The soils of the Quindalup Dune System, Cottesloe and Karrakatta soil associations and the Bassendean Dune system are termed ‘aeolian’ and are named after the Greek god of the wind, Aeolos. Aeolian soils are deposited on the coast by the ocean and then transported by the wind to form dunes. The Quindalup dunes, being the furthermost west are the youngest at approximately 0 to 7,000 years, while the Bassendean dunes are the oldest at approximately 118,000 to 225,000 years. The Ph of the Quindalup, Cottesloe and Karrakatta sands are all alkaline (limey) while the Bassendean sands are neutral to acidic.
Within this band of dunes is a system of north – south trending lakes and swamps, which have a surrounding peaty soil known as Herdsman soils. Yoongarillup soils on the other hand are the result of marine deposits and are found bordering Peel Inlet and Leschenault Inlet and Lake Clifton and Lake Preston.
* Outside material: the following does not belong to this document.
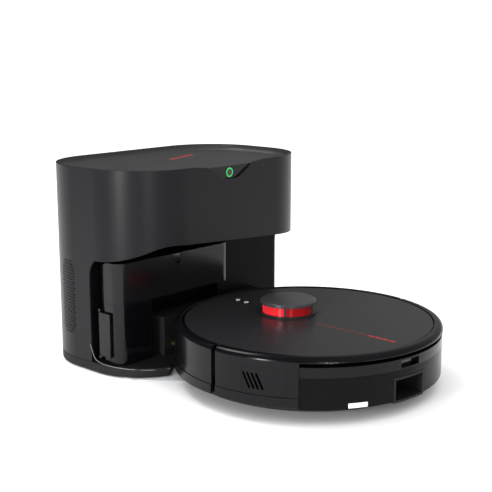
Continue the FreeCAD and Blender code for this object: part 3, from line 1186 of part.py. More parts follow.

Alluvial soils are soils that have been washed and transported by water. On the Swan Coastal Plain these soils are termed Forrestfield, Guildford, Swan, Beermullah, Vasse and Yanga. Southern River soils are aeolian over alluvial and consist of Bassendean sands blown over Guildford or Forrestfield soils.
The Darling Range consists of a complex mosaic of soil types that are collectively known as Darling Range laterites. In the catalogue these have been identified as Darling Scarp, Darling laterite, Darling granite or Darling valleys.